_Work to do:_ All material below is to be reproduced exactly.

Scripts that build objects:
======

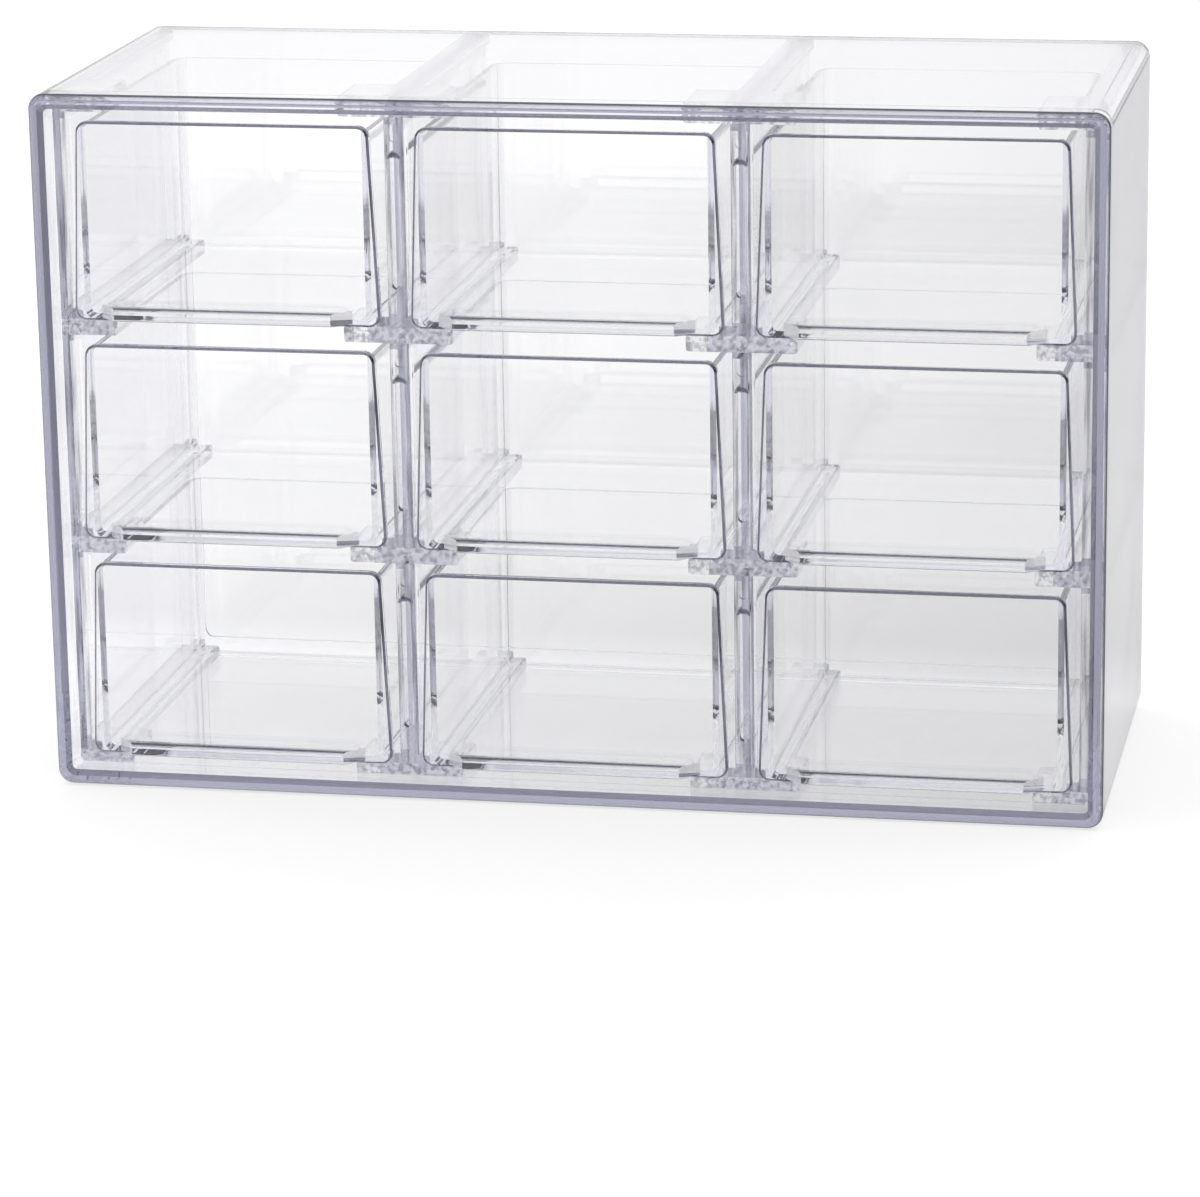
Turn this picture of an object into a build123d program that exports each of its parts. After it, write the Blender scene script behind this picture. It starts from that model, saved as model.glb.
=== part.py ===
from build123d import *
import os

# A clear nine-drawer cabinet for craft stamps, moulded in polystyrene and put together
# from the back. X is to the right, Y to the back and Z up. The origin is on the table,
# under the middle of the casing. All sizes are in millimetres.

# Casing: a rounded sleeve that is open at both ends
width = 270.0
depth = 110.0
height = 180.0
wall = 3.0
corner_radius = 4.0  # outside, along the four long edges
inner_radius = 1.2  # inside, along the same edges
mouth_step = 0.8  # how far the mouth stands inside the walls
mouth_depth = 9.0  # from the front edge to the step that the runners butt on
mouth_outer_round = 1.6
mouth_inner_bevel = 1.3
rear_bevel = 0.7

# Back panel: a plate pressed into the rear of the casing
back_thickness = 2.6
back_inset = 0.8  # the casing's edge stands this far behind the panel
back_fit = 0.1  # gap round the panel
back_border = 7.0  # rim round the panel's thinner field
back_field_depth = 0.9
back_field_radius = 3.0

# The grid of drawers, seen from the front
column_names = ["left", "middle", "right"]
line_names = ["left", "right"]  # between the columns
row_names = ["bottom", "middle", "top"]
level_names = ["base", "lower", "upper", "top"]  # under, between and over the rows
side_names = ["left", "right"]

# Uprights: dividers between the columns, and half dividers that line the side walls
divider_width = 4.9
divider_web = 2.0
liner_width = 3.8
liner_web = 1.6
border_length = 6.0  # the thick front and rear borders of an upright
head_height = 2.4  # the thick band along its top
foot_height = 2.5  # the wider band along its bottom, which steers the drawer
guide_gap = 0.75  # between a foot and the side of a drawer
front_edge_round = 0.6
groove_width = 2.4  # slot down a divider's front edge
groove_depth = 1.8
groove_end = 9.5  # from the ends of the divider to the ends of the slot
dimple_diameter = 2.2  # round mark above the slot
dimple_depth = 0.6
dimple_drop = 5.0  # from the top of the divider to the mark

# Runners: a wide block between the front panels, and behind it the rail that carries drawers
runner_height = 4.2
base_runner_height = 3.8
top_runner_height = 2.8
runner_bevel = 0.5
block_reach = 14.0  # from the middle of an upright to the edge of the wide block in front
block_length = 17.0
rail_bearing = 4.2  # behind the block, how far the rail reaches under the side of a drawer
top_rail_margin = 1.2  # the rail on top carries nothing and is just wider than an upright
tongue_height = 1.0  # key on an upright, which drops into a groove in the runner
tongue_fit = 0.1

# Drawers: one moulding each, with a tapered front panel and a finger lip
slide_gap = 0.2  # between a drawer and its runners
head_gap = 2.0  # over the front panel
front_gap_top = 3.5  # at each side of the front panel, along its top edge
front_gap_bottom = 1.35  # and along its bottom edge
front_thickness = 2.2
front_corner = 3.0
front_edge_bevel = 0.6
closing_gap = 0.3  # between the closed front panel and the runners' ends
body_gap = 3.8  # between an upright and the drawer's side
body_drop = 1.5  # the sides end this far under the top of the front panel
rear_gap = 7.0  # between the drawer's back and the back panel
drawer_wall = 1.6
rear_corner = 5.0
floor_round = 2.6
lip_width = 65.0
lip_projection = 5.0
lip_end_slope = 4.5  # the lip is this much shorter at each end along its front edge
lip_height = 3.4
lip_raise = 0.8  # under the lip
lip_round = 0.9

# Worked out from the sizes above
columns = len(column_names)
rows = len(row_names)
inner_width = width - 2 * wall
inner_height = height - 2 * wall
cell_width = (inner_width - 2 * liner_width - (columns - 1) * divider_width) / columns
column_pitch = cell_width + divider_width
row_pitch = (inner_height - base_runner_height - top_runner_height + runner_height) / rows
cell_height = row_pitch - runner_height
base_top = wall + base_runner_height
runner_front = -depth / 2 + mouth_depth
back_face = depth / 2 - back_inset - back_thickness
runner_length = back_face - runner_front
liner_offset = liner_width - divider_width / 2  # from the wall to the middle of a whole upright
foot_half_width = divider_width / 2 + body_gap - guide_gap
rail_reach = divider_width / 2 + body_gap + rail_bearing
top_rail_reach = divider_width / 2 + top_rail_margin

front_height = cell_height - slide_gap - head_gap
front_back_face = runner_front - closing_gap
body_width = cell_width - 2 * body_gap
body_length = back_face - rear_gap - front_back_face
body_height = front_height - body_drop

os.makedirs("parts", exist_ok=True)


def keep(piece, label):
    """Name a finished piece and write it to its own STEP file."""
    piece.part.label = label
    export_step(piece.part, f"parts/{label}.step")


# Casing

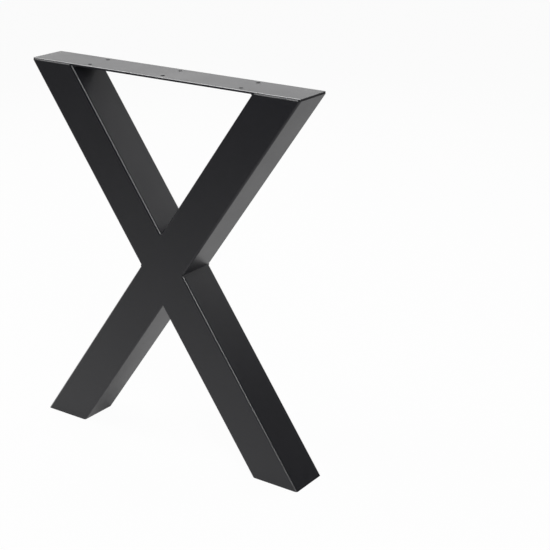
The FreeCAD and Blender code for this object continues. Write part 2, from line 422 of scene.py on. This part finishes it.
# %% [markdown]
# The grain is about a millimetre across, and the clouds of thicker and thinner coat are about
# a hand wide. A picture could be wrapped round the tubes for them, but noise on Object
# coordinates needs no unwrapping, never repeats and keeps its real size on every piece.

# %% Grain of the coat
GRAIN_SIZE = 900.0
GRAIN_DETAIL = 2.0
GRAIN_ROUGHNESS = 0.55
CLOUD_SIZE = 9.0
CLOUD_DETAIL = 4.0


def make_grain_group():
    group, start, end = new_group(
        "coat grain",
        [("Size", GRAIN_SIZE), ("Cloud size", CLOUD_SIZE)],
        [("Height", "NodeSocketFloat"), ("Cloud", "NodeSocketFloat")],
    )
    place = object_place(group)
    fine = add(group, "ShaderNodeTexNoise")
    feed(group, place, fine.inputs["Vector"])
    feed(group, start.outputs["Size"], fine.inputs["Scale"])
    feed(group, GRAIN_DETAIL, fine.inputs["Detail"])
    feed(group, GRAIN_ROUGHNESS, fine.inputs["Roughness"])
    feed(group, fine.outputs["Fac"], end.inputs["Height"])
    cloud = add(group, "ShaderNodeTexNoise")
    feed(group, place, cloud.inputs["Vector"])
    feed(group, start.outputs["Cloud size"], cloud.inputs["Scale"])
    feed(group, CLOUD_DETAIL, cloud.inputs["Detail"])
    feed(group, cloud.outputs["Fac"], end.inputs["Cloud"])
    return group


grain_group = make_grain_group()
print("group:", grain_group.name)

# %% [markdown]
# Edges could be picked out one by one, but the normals find them all: an edge is where a
# rounded copy of the surface's normal turns away from the plain one. The crossing is ground
# flush before it is coated, so around it the effect fades out.

# %% Thin coat and a faint painted highlight on the edges
THIN_RADIUS = 0.0012
THIN_STRENGTH = 0.6
FULL_EDGE = 0.85
BEVEL_SAMPLES = 8
FLUSH_RADIUS = 0.062
FLUSH_FADE = 0.02


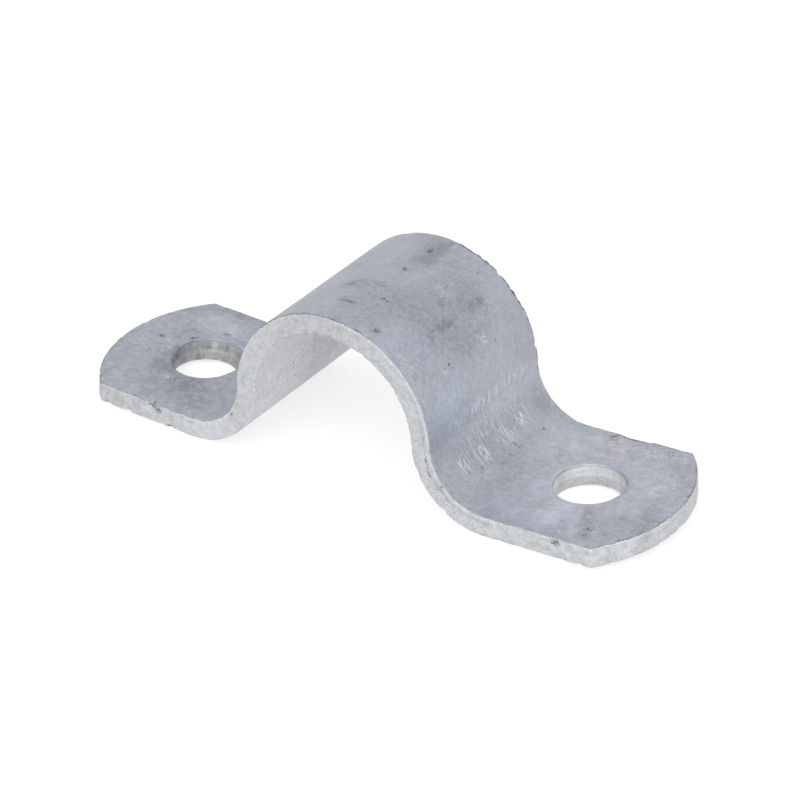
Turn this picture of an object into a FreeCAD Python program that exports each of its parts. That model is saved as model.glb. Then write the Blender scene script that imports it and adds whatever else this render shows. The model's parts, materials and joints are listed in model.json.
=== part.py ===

======

_Response for this exercise:_
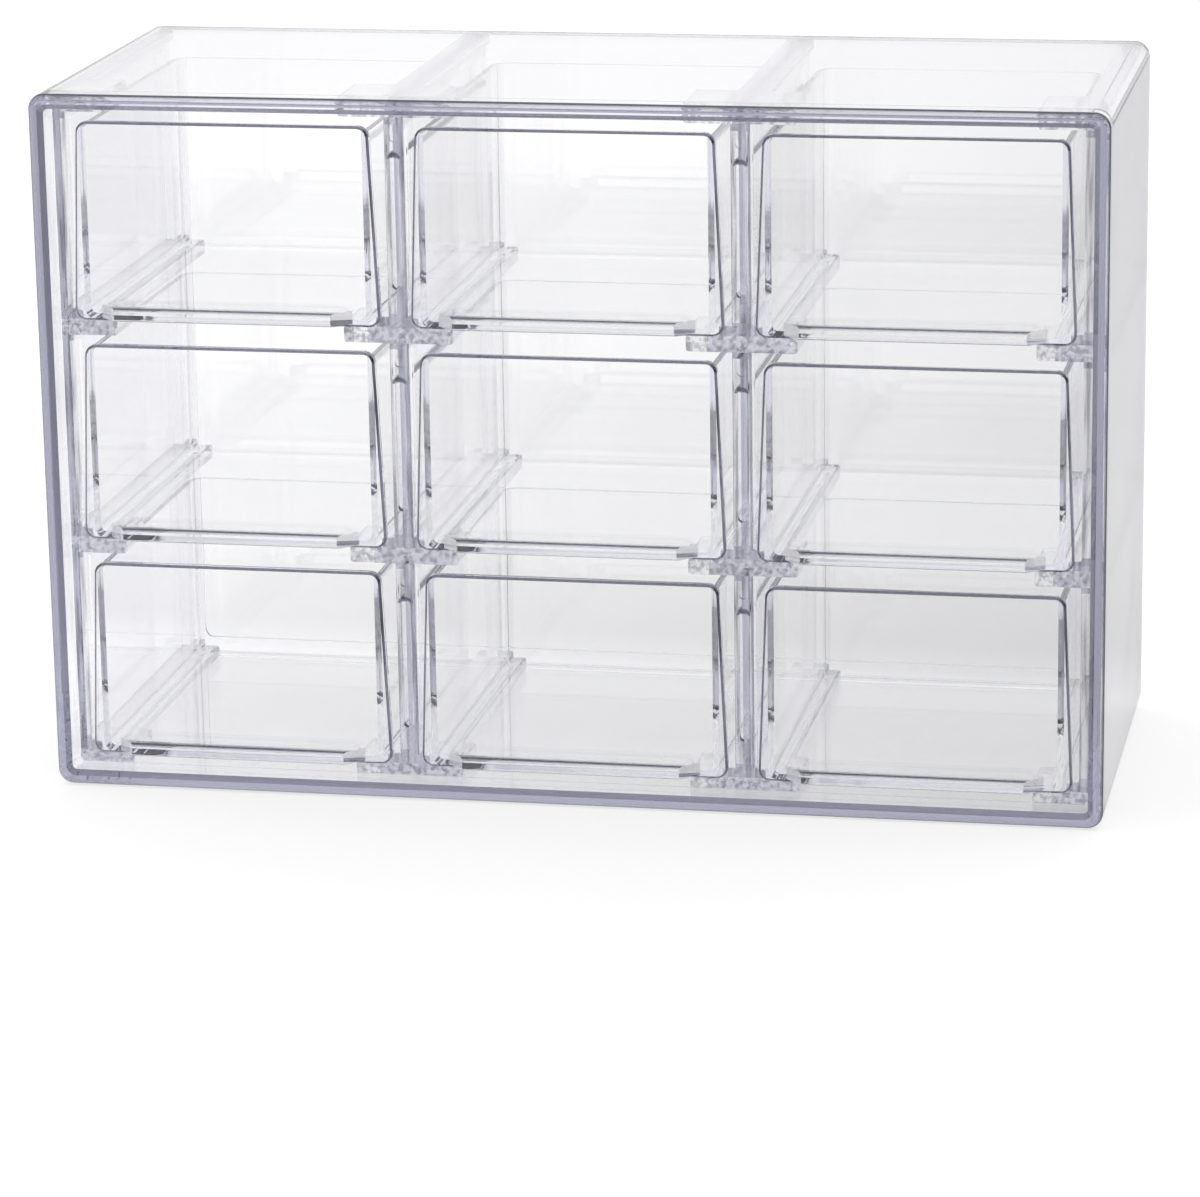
Turn this picture of an object into a build123d program that exports each of its parts. After it, write the Blender scene script behind this picture. It starts from that model, saved as model.glb.
=== part.py ===
from build123d import *
import os

# A clear nine-drawer cabinet for craft stamps, moulded in polystyrene and put together
# from the back. X is to the right, Y to the back and Z up. The origin is on the table,
# under the middle of the casing. All sizes are in millimetres.

# Casing: a rounded sleeve that is open at both ends
width = 270.0
depth = 110.0
height = 180.0
wall = 3.0
corner_radius = 4.0  # outside, along the four long edges
inner_radius = 1.2  # inside, along the same edges
mouth_step = 0.8  # how far the mouth stands inside the walls
mouth_depth = 9.0  # from the front edge to the step that the runners butt on
mouth_outer_round = 1.6
mouth_inner_bevel = 1.3
rear_bevel = 0.7

# Back panel: a plate pressed into the rear of the casing
back_thickness = 2.6
back_inset = 0.8  # the casing's edge stands this far behind the panel
back_fit = 0.1  # gap round the panel
back_border = 7.0  # rim round the panel's thinner field
back_field_depth = 0.9
back_field_radius = 3.0

# The grid of drawers, seen from the front
column_names = ["left", "middle", "right"]
line_names = ["left", "right"]  # between the columns
row_names = ["bottom", "middle", "top"]
level_names = ["base", "lower", "upper", "top"]  # under, between and over the rows
side_names = ["left", "right"]

# Uprights: dividers between the columns, and half dividers that line the side walls
divider_width = 4.9
divider_web = 2.0
liner_width = 3.8
liner_web = 1.6
border_length = 6.0  # the thick front and rear borders of an upright
head_height = 2.4  # the thick band along its top
foot_height = 2.5  # the wider band along its bottom, which steers the drawer
guide_gap = 0.75  # between a foot and the side of a drawer
front_edge_round = 0.6
groove_width = 2.4  # slot down a divider's front edge
groove_depth = 1.8
groove_end = 9.5  # from the ends of the divider to the ends of the slot
dimple_diameter = 2.2  # round mark above the slot
dimple_depth = 0.6
dimple_drop = 5.0  # from the top of the divider to the mark

# Runners: a wide block between the front panels, and behind it the rail that carries drawers
runner_height = 4.2
base_runner_height = 3.8
top_runner_height = 2.8
runner_bevel = 0.5
block_reach = 14.0  # from the middle of an upright to the edge of the wide block in front
block_length = 17.0
rail_bearing = 4.2  # behind the block, how far the rail reaches under the side of a drawer
top_rail_margin = 1.2  # the rail on top carries nothing and is just wider than an upright
tongue_height = 1.0  # key on an upright, which drops into a groove in the runner
tongue_fit = 0.1

# Drawers: one moulding each, with a tapered front panel and a finger lip
slide_gap = 0.2  # between a drawer and its runners
head_gap = 2.0  # over the front panel
front_gap_top = 3.5  # at each side of the front panel, along its top edge
front_gap_bottom = 1.35  # and along its bottom edge
front_thickness = 2.2
front_corner = 3.0
front_edge_bevel = 0.6
closing_gap = 0.3  # between the closed front panel and the runners' ends
body_gap = 3.8  # between an upright and the drawer's side
body_drop = 1.5  # the sides end this far under the top of the front panel
rear_gap = 7.0  # between the drawer's back and the back panel
drawer_wall = 1.6
rear_corner = 5.0
floor_round = 2.6
lip_width = 65.0
lip_projection = 5.0
lip_end_slope = 4.5  # the lip is this much shorter at each end along its front edge
lip_height = 3.4
lip_raise = 0.8  # under the lip
lip_round = 0.9

# Worked out from the sizes above
columns = len(column_names)
rows = len(row_names)
inner_width = width - 2 * wall
inner_height = height - 2 * wall
cell_width = (inner_width - 2 * liner_width - (columns - 1) * divider_width) / columns
column_pitch = cell_width + divider_width
row_pitch = (inner_height - base_runner_height - top_runner_height + runner_height) / rows
cell_height = row_pitch - runner_height
base_top = wall + base_runner_height
runner_front = -depth / 2 + mouth_depth
back_face = depth / 2 - back_inset - back_thickness
runner_length = back_face - runner_front
liner_offset = liner_width - divider_width / 2  # from the wall to the middle of a whole upright
foot_half_width = divider_width / 2 + body_gap - guide_gap
rail_reach = divider_width / 2 + body_gap + rail_bearing
top_rail_reach = divider_width / 2 + top_rail_margin

front_height = cell_height - slide_gap - head_gap
front_back_face = runner_front - closing_gap
body_width = cell_width - 2 * body_gap
body_length = back_face - rear_gap - front_back_face
body_height = front_height - body_drop

os.makedirs("parts", exist_ok=True)


def keep(piece, label):
    """Name a finished piece and write it to its own STEP file."""
    piece.part.label = label
    export_step(piece.part, f"parts/{label}.step")


# Casing

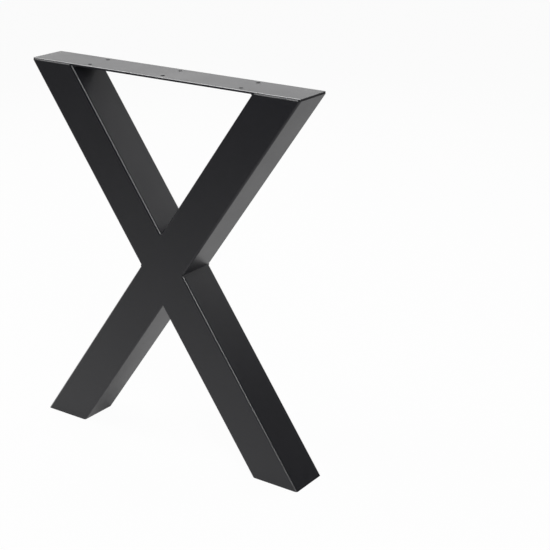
The FreeCAD and Blender code for this object continues. Write part 2, from line 422 of scene.py on. This part finishes it.
# %% [markdown]
# The grain is about a millimetre across, and the clouds of thicker and thinner coat are about
# a hand wide. A picture could be wrapped round the tubes for them, but noise on Object
# coordinates needs no unwrapping, never repeats and keeps its real size on every piece.

# %% Grain of the coat
GRAIN_SIZE = 900.0
GRAIN_DETAIL = 2.0
GRAIN_ROUGHNESS = 0.55
CLOUD_SIZE = 9.0
CLOUD_DETAIL = 4.0


def make_grain_group():
    group, start, end = new_group(
        "coat grain",
        [("Size", GRAIN_SIZE), ("Cloud size", CLOUD_SIZE)],
        [("Height", "NodeSocketFloat"), ("Cloud", "NodeSocketFloat")],
    )
    place = object_place(group)
    fine = add(group, "ShaderNodeTexNoise")
    feed(group, place, fine.inputs["Vector"])
    feed(group, start.outputs["Size"], fine.inputs["Scale"])
    feed(group, GRAIN_DETAIL, fine.inputs["Detail"])
    feed(group, GRAIN_ROUGHNESS, fine.inputs["Roughness"])
    feed(group, fine.outputs["Fac"], end.inputs["Height"])
    cloud = add(group, "ShaderNodeTexNoise")
    feed(group, place, cloud.inputs["Vector"])
    feed(group, start.outputs["Cloud size"], cloud.inputs["Scale"])
    feed(group, CLOUD_DETAIL, cloud.inputs["Detail"])
    feed(group, cloud.outputs["Fac"], end.inputs["Cloud"])
    return group


grain_group = make_grain_group()
print("group:", grain_group.name)

# %% [markdown]
# Edges could be picked out one by one, but the normals find them all: an edge is where a
# rounded copy of the surface's normal turns away from the plain one. The crossing is ground
# flush before it is coated, so around it the effect fades out.

# %% Thin coat and a faint painted highlight on the edges
THIN_RADIUS = 0.0012
THIN_STRENGTH = 0.6
FULL_EDGE = 0.85
BEVEL_SAMPLES = 8
FLUSH_RADIUS = 0.062
FLUSH_FADE = 0.02


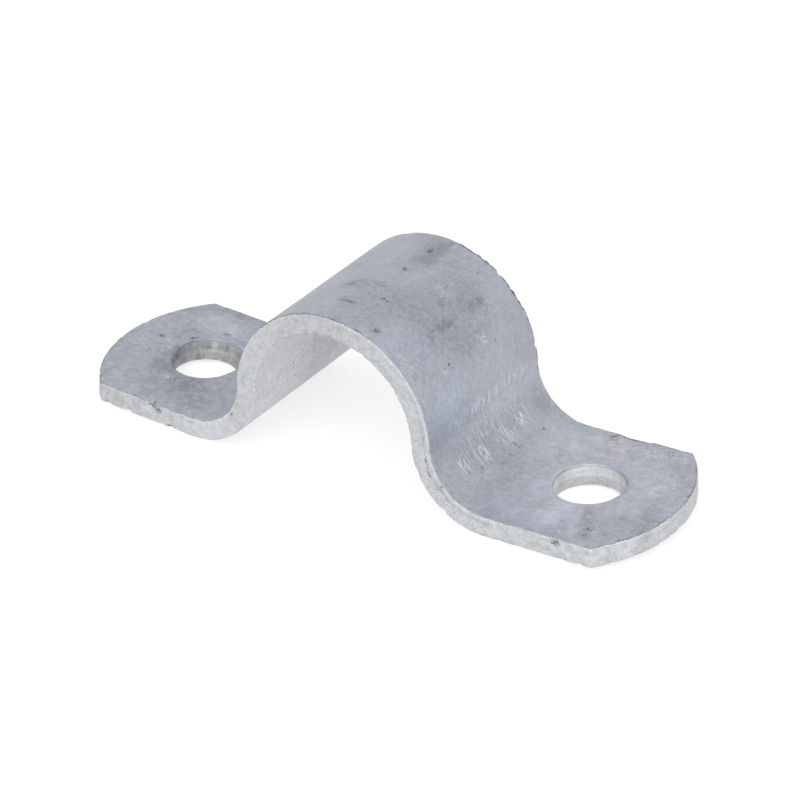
Turn this picture of an object into a FreeCAD Python program that exports each of its parts. That model is saved as model.glb. Then write the Blender scene script that imports it and adds whatever else this render shows. The model's parts, materials and joints are listed in model.json.
=== part.py ===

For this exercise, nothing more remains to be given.